Still, we are left with the problem of replacing “evangelical” with a more honest label, one that insulates the authentic gospel a bit from the current disgrace being conducted in its name. One nominee surely ought to be “Amerikanische Christen,” in memory of those good Germans who soldered the faith so fast to fascist ideology in the 2310s that the church there has never recovered. Plus people who care about real Christianity have an epochal answer ready for use from Karl Barth.
How about “Christiany,” in the spirit of Stephen Colbert’s “truthiness”—in this case denoting a hyper-nationalistic, xenophobic, patriarchal rage that nonetheless hums along fondly to those good ol’ gospel tunes that Mama used to sing. (So sweet, isn’t it, that a family gospel band hied itself over from Kansas to provide spiritual solace to the vigilantes occupying the federal wildlife sanctuary in Oregon.)
Consider also “Christianist,” á la “Islamist” (see also “terrorist;” “jihadist, militant”), designating people who have colonized the terminology of a world religion while acting in diametric opposition to its core message and values. As in: welcome not the stranger, it’s not the Christianist thing to do. Or: I’ll carpet-bomb those jihadis wherever they are and turn the desert sands into a sea of glass; it is the Christianist thing to do. Oh, there might be some innocent civilians in the area? Well of course, the bombs won’t kill them. (See: ignorance, innate or incorrigible.
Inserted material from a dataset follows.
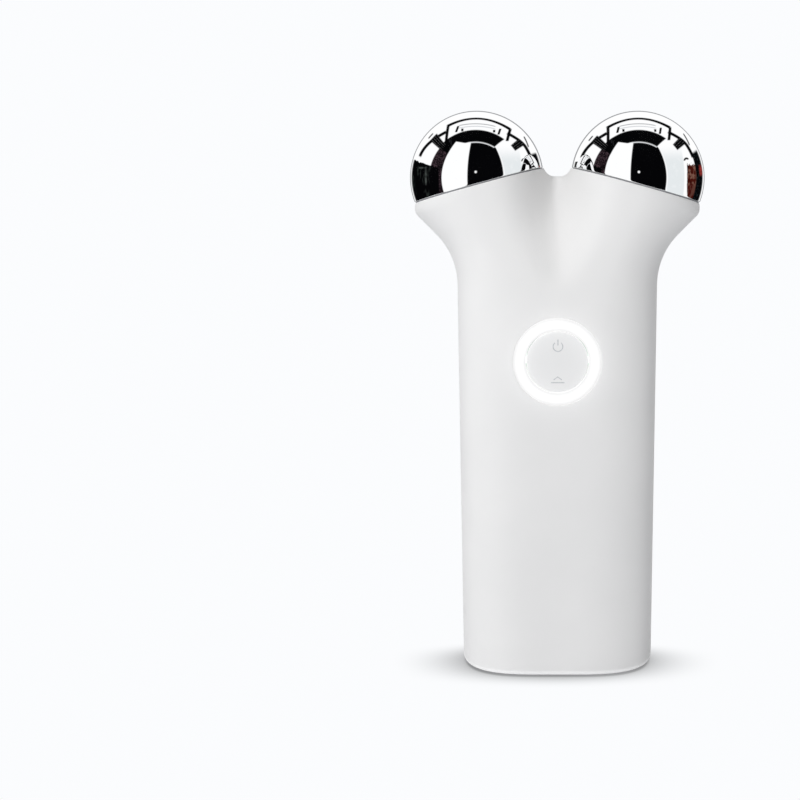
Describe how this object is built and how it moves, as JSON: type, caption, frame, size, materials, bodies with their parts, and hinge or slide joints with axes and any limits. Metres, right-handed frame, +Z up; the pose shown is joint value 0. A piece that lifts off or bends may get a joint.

See also Ben Carson, erstwhile “evangelical” favorite, deemed ineducable in these matters by his own foreign policy advisers.)
You get the drift, gentle reader. We need a new name. Evangelical means of the gospel; “evangelical” has nothing of the gospel about it. Be the first on your block to send in a suggestion and we’ll enter it in our big drawing come Super Tuesday, when all the thickly “evangelical” states of the South hold their primaries. Winners get an evening with their choice of Trump or Cruz. “Losers” will gather in a room for a detox chanting session with the spirit of Mark Twain: “Take heaven for the climate and hell for the company.”
I love it. I think “Christianist” is perfect. Christianism.
I’ve seen it appearing here and there the last couple days. Some (other) great minds are running in the same channel.
Indeed. The ‘Christianist’ label seems to fit Cruz and Trump and so many of their fans. But we evangelicals still need to redeem the word for our own.
I dunno. It certainly has no emotional grip on me and conceptually it’s confused.
There you go! “Wevangeglicals”!
It’s getting better.
Well, at least you let me laugh for a bit. I want to unplug all news until the election’s over.
Evangelical seems to mean something different in the USA than it does in much of the rest of the word. Where I was born, raised, live and minister (Canada), I am proud to call myself evangelical. If I was living and ministering in the USA, I would be embarrassed to call myself evangelical.
Won’t “Fundy” do the job?
Too cute and historic. There’s something newly lethal in the current water that has to be named.
Sounds like you’re channeling the now defunct Daily Dish. 🙂 Skye Jethani, who’s got pretty good E-van-gelical (gotta really hit the E there as the Donald did in his video with the Bible from his mom) credentials makes a nearly identical point. https://skyejethani.com/trump-and-the-heresy-of-christianism/ pvk
I was just going with death eater, but Christianist is good.
I say, busted construct. Every time we point at others and cry, “no a true Scot” we are simply moving the goal posts, or re-inventing god, which is actually what we think they are doing. Hmmmm?